First thing I thought of was, 'This is a FANTASY game...' Real world stuff is over-rated here... ;)

When i play pirate game... I'm going to have an eye patch... a hook... AND a peg leg!!!

>.>

<.<

So will my PARROT!!! ^_^

the thing to remember is that things like this can either be really cool... or really pointless.

If you shackle the player with a bunch of penalties every time he loses and eye, or an ear... then he'll go get it regenerated or healed back. it's really JUST that easy in these worlds. if the players wants to do soemthing a bit fun... Don't penalize him to the point that he will immediately get it fixed and go back to status quo.
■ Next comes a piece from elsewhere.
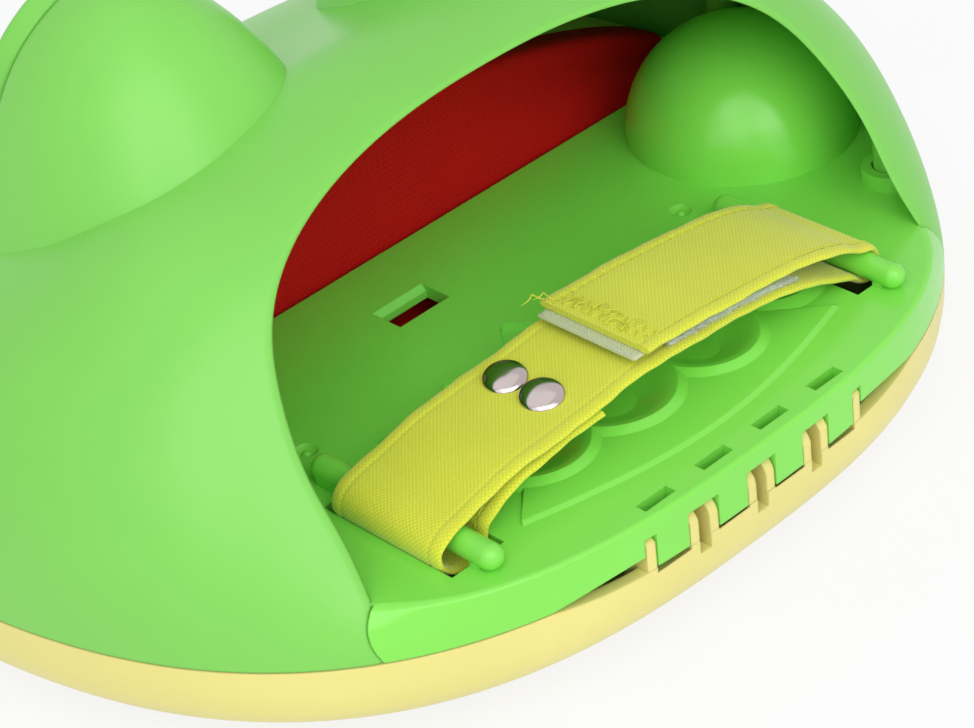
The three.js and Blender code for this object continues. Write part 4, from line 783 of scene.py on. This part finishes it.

it'll be less fun for everyone.

Besides, stats are fluid enough to represent a lot of thing... A dex of 10 could mean a peg leg... or just not athletic...

Considering the way you can assign points wherever you want them... If my Perception isn't completly maxed out... that's from the eyepatch. if I had two eyes I'd be AWESOMER ;) If my perception IS maxed out... but my Wisdom bonus sucks... I'll blame THAT on the eyepatch...

So how do you do a character with an 8th level cleric with 18 Wis and a maxed Perception who loses his eye then? Nothing happens? When his eye gets regenerated he gets more bonuses?

We're not talking about characters starting with one eye. We're talking about characters who started with 2 eyes and lost one of them during play.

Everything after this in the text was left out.